* _WRITTEN REQUEST_:
Below is a listing. Quote from it, exactly, the lines from the one containing "its lower end" down to the one containing "cad_parts[node].hide_render = cad_parts[node].hide_viewport", both ends included, and nothing else.

* _LISTING_:
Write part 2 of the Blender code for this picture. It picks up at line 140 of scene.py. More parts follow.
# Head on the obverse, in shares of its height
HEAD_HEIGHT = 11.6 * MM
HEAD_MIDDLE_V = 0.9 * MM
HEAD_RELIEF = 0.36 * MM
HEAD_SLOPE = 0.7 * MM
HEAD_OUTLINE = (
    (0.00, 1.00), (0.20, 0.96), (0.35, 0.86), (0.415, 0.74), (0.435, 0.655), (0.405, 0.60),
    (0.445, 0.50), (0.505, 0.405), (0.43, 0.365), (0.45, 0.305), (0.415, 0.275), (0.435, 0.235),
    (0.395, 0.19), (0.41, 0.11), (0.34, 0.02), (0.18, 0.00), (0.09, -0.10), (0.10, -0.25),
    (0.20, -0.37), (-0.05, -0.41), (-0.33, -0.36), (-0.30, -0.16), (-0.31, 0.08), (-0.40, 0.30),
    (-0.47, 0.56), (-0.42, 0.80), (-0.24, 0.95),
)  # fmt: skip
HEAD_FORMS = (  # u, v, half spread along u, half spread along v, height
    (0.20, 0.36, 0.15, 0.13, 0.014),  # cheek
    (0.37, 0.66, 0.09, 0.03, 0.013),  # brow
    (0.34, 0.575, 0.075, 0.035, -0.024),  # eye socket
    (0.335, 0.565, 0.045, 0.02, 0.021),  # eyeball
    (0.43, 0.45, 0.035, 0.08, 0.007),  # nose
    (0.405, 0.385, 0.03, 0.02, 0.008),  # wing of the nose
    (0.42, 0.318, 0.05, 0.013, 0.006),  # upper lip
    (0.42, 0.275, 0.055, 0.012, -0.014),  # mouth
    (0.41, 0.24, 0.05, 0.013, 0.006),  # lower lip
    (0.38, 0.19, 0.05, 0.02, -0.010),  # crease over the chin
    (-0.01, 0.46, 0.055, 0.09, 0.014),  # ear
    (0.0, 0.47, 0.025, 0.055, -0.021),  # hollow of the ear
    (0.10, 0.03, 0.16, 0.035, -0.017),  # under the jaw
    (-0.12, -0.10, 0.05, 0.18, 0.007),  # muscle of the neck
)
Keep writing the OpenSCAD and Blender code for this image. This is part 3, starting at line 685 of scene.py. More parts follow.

* * *

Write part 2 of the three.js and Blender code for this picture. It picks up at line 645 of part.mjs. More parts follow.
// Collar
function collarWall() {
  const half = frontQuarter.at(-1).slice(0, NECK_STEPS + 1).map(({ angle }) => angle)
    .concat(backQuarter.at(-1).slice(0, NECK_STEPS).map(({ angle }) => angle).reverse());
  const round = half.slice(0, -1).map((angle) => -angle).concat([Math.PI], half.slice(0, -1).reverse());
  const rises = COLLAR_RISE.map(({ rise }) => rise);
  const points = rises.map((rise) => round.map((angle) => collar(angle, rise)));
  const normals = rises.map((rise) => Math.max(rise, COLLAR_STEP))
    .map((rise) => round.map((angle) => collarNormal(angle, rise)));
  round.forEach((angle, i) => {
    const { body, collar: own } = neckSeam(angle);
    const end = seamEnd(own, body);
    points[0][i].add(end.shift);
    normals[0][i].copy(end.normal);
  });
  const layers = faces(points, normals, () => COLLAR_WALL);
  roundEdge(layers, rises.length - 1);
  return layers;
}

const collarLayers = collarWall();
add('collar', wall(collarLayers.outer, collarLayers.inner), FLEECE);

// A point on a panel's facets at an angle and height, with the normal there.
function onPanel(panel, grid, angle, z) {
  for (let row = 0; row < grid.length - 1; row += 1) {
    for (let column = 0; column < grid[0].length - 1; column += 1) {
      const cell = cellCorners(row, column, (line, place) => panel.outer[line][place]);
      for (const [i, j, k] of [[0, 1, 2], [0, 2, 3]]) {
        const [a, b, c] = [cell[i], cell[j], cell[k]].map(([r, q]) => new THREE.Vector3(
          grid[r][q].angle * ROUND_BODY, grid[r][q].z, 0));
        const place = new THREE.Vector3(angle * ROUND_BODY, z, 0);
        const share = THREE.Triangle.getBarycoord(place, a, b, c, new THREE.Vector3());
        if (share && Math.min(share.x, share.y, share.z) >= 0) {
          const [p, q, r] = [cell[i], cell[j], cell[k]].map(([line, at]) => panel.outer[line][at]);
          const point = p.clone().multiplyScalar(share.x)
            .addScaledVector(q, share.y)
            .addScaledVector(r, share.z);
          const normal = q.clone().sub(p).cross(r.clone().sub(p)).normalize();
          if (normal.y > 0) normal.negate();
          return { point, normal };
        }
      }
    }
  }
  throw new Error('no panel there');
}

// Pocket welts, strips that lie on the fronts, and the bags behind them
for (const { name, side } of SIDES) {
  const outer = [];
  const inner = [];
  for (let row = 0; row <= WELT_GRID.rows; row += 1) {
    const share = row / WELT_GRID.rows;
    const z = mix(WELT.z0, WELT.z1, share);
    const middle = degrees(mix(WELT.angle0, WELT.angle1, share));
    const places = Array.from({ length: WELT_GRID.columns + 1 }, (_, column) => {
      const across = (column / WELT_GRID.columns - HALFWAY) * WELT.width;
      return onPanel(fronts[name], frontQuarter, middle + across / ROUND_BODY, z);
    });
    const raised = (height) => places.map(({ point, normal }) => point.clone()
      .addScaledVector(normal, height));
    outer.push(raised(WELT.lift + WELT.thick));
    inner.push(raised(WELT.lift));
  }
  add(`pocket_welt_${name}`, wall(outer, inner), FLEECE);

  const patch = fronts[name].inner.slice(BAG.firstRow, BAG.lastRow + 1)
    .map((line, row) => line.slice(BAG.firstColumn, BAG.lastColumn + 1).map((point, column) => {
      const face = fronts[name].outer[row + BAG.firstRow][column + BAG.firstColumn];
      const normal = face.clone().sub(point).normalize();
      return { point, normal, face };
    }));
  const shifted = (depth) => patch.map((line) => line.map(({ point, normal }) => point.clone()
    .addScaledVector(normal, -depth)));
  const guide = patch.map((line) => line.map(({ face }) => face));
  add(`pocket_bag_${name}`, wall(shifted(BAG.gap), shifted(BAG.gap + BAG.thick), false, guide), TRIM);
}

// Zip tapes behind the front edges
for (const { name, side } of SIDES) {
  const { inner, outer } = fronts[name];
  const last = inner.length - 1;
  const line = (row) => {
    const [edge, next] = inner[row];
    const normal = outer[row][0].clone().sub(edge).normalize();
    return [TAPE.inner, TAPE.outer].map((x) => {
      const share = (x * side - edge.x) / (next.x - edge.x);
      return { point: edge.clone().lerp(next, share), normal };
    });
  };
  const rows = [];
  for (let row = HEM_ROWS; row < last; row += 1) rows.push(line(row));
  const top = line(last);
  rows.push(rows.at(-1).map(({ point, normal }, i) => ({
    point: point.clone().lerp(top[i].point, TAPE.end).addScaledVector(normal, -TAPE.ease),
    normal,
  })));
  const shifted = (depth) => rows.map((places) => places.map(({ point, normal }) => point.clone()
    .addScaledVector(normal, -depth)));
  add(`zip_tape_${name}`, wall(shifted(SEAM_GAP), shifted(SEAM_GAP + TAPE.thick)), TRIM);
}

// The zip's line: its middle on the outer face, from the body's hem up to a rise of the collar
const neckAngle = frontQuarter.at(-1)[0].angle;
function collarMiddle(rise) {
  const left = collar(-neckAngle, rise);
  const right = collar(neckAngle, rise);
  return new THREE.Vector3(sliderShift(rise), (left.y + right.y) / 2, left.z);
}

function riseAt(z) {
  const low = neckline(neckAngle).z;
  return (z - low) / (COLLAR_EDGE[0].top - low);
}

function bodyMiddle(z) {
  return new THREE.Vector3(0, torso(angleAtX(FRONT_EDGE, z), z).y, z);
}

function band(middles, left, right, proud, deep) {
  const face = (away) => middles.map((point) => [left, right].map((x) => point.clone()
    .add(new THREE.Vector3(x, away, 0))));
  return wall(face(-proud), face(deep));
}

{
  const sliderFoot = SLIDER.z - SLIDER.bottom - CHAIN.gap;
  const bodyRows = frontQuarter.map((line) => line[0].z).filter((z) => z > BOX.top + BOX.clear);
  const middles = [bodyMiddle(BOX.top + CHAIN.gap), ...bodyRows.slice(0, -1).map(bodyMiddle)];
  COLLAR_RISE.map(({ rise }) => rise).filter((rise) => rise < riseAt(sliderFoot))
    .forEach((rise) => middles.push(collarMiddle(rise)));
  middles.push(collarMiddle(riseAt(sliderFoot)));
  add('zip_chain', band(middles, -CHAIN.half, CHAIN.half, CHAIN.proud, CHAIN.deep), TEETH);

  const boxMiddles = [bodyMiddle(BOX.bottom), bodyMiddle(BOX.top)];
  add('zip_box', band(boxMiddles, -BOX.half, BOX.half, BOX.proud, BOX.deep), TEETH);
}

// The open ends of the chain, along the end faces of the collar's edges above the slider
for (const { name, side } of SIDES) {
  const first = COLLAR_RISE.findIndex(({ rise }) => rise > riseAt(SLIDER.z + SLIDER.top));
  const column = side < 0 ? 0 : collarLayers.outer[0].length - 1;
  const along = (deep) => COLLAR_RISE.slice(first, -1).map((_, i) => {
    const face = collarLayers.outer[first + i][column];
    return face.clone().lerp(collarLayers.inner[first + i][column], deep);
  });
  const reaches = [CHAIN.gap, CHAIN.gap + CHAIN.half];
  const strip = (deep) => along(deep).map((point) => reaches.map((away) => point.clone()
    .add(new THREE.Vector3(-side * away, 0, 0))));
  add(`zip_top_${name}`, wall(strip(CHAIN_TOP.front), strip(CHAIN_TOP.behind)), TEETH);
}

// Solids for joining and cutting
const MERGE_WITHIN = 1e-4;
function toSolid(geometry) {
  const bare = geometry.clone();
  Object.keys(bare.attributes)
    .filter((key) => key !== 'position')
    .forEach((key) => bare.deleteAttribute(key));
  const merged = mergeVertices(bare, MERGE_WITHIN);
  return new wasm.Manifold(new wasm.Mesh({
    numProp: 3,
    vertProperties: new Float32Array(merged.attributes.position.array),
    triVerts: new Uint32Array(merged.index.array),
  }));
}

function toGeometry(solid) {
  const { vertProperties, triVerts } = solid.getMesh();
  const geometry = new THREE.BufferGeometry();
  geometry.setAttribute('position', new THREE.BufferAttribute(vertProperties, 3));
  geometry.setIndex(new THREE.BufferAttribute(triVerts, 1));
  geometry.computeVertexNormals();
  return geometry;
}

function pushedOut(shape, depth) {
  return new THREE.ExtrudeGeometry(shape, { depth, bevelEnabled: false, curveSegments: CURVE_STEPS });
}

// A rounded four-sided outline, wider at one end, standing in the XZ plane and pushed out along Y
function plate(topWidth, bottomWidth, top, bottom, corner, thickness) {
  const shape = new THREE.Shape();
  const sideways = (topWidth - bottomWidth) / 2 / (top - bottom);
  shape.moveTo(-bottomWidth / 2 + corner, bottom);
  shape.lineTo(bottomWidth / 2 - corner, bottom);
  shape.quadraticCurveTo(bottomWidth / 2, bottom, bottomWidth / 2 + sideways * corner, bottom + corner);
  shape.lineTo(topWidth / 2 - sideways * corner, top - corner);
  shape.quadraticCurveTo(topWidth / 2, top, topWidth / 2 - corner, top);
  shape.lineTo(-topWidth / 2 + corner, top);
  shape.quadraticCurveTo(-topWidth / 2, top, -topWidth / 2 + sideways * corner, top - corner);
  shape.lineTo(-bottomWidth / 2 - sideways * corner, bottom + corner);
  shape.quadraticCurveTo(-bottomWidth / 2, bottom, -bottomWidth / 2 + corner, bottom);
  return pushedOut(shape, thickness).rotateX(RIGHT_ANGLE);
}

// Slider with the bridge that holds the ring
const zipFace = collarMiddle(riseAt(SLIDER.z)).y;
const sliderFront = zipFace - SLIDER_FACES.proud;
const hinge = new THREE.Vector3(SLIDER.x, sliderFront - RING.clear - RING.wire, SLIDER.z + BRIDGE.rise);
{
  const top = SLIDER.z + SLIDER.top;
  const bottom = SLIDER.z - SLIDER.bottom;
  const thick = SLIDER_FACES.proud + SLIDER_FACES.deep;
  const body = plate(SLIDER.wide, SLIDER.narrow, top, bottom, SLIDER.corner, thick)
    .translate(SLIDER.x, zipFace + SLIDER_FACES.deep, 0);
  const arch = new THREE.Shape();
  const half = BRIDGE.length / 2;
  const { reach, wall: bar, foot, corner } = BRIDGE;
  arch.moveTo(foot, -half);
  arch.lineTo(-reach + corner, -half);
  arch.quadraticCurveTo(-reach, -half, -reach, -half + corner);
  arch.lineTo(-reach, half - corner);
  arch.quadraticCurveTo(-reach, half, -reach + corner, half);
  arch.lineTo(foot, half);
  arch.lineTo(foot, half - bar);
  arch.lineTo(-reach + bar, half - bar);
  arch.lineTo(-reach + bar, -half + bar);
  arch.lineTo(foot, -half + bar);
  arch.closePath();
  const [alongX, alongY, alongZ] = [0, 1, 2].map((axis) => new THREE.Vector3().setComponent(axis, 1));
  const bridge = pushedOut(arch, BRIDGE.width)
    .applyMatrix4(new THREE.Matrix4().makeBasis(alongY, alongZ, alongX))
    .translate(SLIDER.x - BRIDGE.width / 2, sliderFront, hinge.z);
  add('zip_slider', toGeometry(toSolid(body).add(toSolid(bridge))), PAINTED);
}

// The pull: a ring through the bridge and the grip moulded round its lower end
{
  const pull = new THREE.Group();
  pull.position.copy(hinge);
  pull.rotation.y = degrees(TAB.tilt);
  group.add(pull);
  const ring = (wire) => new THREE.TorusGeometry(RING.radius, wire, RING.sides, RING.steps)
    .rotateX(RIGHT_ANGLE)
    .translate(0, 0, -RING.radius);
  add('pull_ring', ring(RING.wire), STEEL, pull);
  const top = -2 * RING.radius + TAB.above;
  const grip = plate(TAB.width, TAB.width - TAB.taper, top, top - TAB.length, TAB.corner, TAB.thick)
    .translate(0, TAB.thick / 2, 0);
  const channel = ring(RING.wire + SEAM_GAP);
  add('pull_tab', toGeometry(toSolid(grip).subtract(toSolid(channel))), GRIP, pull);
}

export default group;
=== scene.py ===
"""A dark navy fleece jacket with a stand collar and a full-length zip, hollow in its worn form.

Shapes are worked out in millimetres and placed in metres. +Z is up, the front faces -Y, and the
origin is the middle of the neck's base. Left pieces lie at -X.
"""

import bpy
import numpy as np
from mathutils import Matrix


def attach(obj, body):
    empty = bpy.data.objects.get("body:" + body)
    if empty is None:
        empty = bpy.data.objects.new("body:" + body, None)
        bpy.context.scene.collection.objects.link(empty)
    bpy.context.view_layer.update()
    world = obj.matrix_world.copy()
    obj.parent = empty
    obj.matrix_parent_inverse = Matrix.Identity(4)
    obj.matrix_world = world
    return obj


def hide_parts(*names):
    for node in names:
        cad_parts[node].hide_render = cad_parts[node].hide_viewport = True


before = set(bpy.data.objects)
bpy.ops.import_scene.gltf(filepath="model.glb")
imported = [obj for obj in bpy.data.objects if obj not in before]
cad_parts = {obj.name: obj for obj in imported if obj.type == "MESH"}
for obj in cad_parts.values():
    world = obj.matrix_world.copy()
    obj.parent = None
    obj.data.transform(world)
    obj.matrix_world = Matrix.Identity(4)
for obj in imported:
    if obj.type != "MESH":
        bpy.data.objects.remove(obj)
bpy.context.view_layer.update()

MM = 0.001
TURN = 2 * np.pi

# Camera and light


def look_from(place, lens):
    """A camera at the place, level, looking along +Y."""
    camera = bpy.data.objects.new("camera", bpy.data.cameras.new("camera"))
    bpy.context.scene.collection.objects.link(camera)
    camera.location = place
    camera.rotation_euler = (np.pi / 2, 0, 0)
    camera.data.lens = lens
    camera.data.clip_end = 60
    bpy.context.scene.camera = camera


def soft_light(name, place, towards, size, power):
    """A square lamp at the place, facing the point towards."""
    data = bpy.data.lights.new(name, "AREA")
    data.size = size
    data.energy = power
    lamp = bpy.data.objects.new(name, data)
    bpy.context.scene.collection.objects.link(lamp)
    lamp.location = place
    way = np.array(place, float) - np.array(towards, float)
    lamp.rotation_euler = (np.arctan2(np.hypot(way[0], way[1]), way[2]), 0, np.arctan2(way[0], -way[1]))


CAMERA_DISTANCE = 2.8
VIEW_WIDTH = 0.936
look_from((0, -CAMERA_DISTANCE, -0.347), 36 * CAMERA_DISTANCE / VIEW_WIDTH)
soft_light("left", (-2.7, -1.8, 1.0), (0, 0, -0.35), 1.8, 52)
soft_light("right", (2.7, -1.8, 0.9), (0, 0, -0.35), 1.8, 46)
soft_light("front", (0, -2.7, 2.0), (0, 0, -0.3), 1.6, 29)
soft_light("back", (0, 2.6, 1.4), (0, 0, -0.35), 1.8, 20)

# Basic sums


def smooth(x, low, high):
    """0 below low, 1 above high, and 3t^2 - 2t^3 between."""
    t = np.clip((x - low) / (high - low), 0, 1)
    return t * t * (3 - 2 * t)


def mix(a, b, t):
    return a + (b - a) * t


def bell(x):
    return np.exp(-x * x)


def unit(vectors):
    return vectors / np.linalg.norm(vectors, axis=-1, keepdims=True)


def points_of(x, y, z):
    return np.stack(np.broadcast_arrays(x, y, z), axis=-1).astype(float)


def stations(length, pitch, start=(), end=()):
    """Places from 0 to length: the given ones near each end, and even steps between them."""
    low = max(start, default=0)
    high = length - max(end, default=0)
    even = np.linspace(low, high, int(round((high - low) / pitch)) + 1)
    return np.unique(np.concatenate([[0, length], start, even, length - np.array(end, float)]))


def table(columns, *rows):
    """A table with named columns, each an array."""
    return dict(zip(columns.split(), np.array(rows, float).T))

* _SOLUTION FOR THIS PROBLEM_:
// The pull: a ring through the bridge and the grip moulded round its lower end
{
  const pull = new THREE.Group();
  pull.position.copy(hinge);
  pull.rotation.y = degrees(TAB.tilt);
  group.add(pull);
  const ring = (wire) => new THREE.TorusGeometry(RING.radius, wire, RING.sides, RING.steps)
    .rotateX(RIGHT_ANGLE)
    .translate(0, 0, -RING.radius);
  add('pull_ring', ring(RING.wire), STEEL, pull);
  const top = -2 * RING.radius + TAB.above;
  const grip = plate(TAB.width, TAB.width - TAB.taper, top, top - TAB.length, TAB.corner, TAB.thick)
    .translate(0, TAB.thick / 2, 0);
  const channel = ring(RING.wire + SEAM_GAP);
  add('pull_tab', toGeometry(toSolid(grip).subtract(toSolid(channel))), GRIP, pull);
}

export default group;
=== scene.py ===
"""A dark navy fleece jacket with a stand collar and a full-length zip, hollow in its worn form.

Shapes are worked out in millimetres and placed in metres. +Z is up, the front faces -Y, and the
origin is the middle of the neck's base. Left pieces lie at -X.
"""

import bpy
import numpy as np
from mathutils import Matrix


def attach(obj, body):
    empty = bpy.data.objects.get("body:" + body)
    if empty is None:
        empty = bpy.data.objects.new("body:" + body, None)
        bpy.context.scene.collection.objects.link(empty)
    bpy.context.view_layer.update()
    world = obj.matrix_world.copy()
    obj.parent = empty
    obj.matrix_parent_inverse = Matrix.Identity(4)
    obj.matrix_world = world
    return obj


def hide_parts(*names):
    for node in names:
        cad_parts[node].hide_render = cad_parts[node].hide_viewport = True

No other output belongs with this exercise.